Return function to convert output row to a dictionary.

Dictionaries allow access to attributes via name (using key notation, e.g. row[“id”]. They are mutable, so are convenient to modify directly in transform functions. Insert statements based on dictionaries must use named placeholders for parameters (e.g. :id, %(id)s).

etlhelper.row_factories.list_row_factory(cursor)[source]

Return function to convert output row to a list.

Lists allow access to attributes via position (e.g. row[0]). They are mutable, so are convient to modify directly in transform functions. Insert statements based on lists must use positional placeholders for parameters (e.g. ?, :1, %s).

etlhelper.row_factories.namedtuple_row_factory(cursor)[source]

Return function to convert output row to a named tuple.

Named tuples allow access to attributes via both position (e.g. row[0]) or name (using dot notation, e.g. row.id). They are immutable, so cannot be modified directly in transform functions. Insert statements based on named tuples must use positional placeholders for parameters (e.g. ?, :1, %s).

etlhelper.row_factories.tuple_row_factory(cursor)[source]

Return function to convert output row to a tuple.

Tuples allow access to attributes via position (e.g. row[0]).
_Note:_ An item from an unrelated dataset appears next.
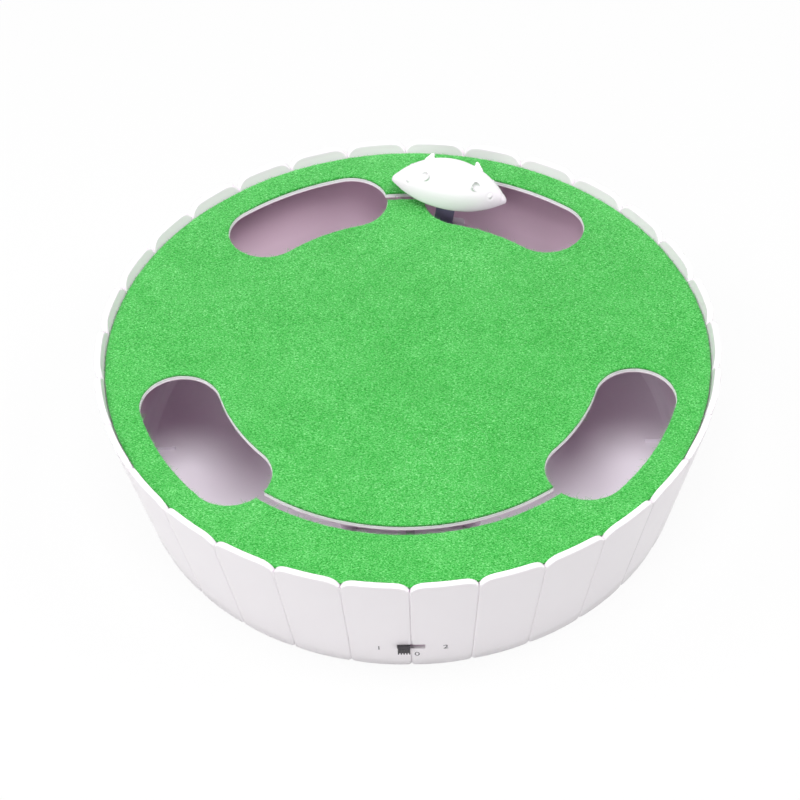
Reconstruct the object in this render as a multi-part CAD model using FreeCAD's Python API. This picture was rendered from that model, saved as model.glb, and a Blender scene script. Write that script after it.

They are immutable, so cannot be modified directly in transform functions. Insert statements based on tuples must use positional placeholders for parameters (e.g. ?, :1, %s).

As the DBAPI default is already to return rows as tuples, using the tuple row factory minimises processing overhead.

DB Helpers

DbHelper classes are used behind-the-scenes for customising the behaviour of different database drivers. They are not normally called directly.

For more details, see the source code in each module.

class etlhelper.db_helpers.DbHelper[source]

Abstract Base Class for DBHelpers

class etlhelper.db_helpers.SQLiteDbHelper[source]

SQLite DB helper class

class etlhelper.db_helpers.PostgresDbHelper[source]

Postgres db helper class

class etlhelper.db_helpers.OracleDbHelper[source]

Oracle DB helper class

class etlhelper.db_helpers.MSSQLDbHelper[source]

MS Sql server helper class

Exceptions

ETLHelper exceptions are derived from the ETLHelperError base class.

class etlhelper.exceptions.ETLHelperError[source]

Base class for exceptions in this module

class etlhelper.exceptions.ETLHelperConnectionError[source]

Exception raised for bad database connections

class etlhelper.exceptions.ETLHelperQueryError[source]

Exception raised for SQL query errors and similar

class etlhelper.exceptions.ETLHelperDbParamsError[source]

Exception raised for bad database parameters

class etlhelper.exceptions.ETLHelperExtractError[source]

Exception raised when extracting data.

class etlhelper.exceptions.ETLHelperInsertError[source]

Exception raised when inserting data.

class etlhelper.exceptions.ETLHelperAbort[source]

Exception raised when abort is called.

class etlhelper.exceptions.ETLHelperHelperError[source]

Exception raised when helper selection fails.

class etlhelper.exceptions.ETLHelperBadIdentifierError[source]

Exception raised when identifier contains invalid characters. This may indicate an attempt at SQL injection.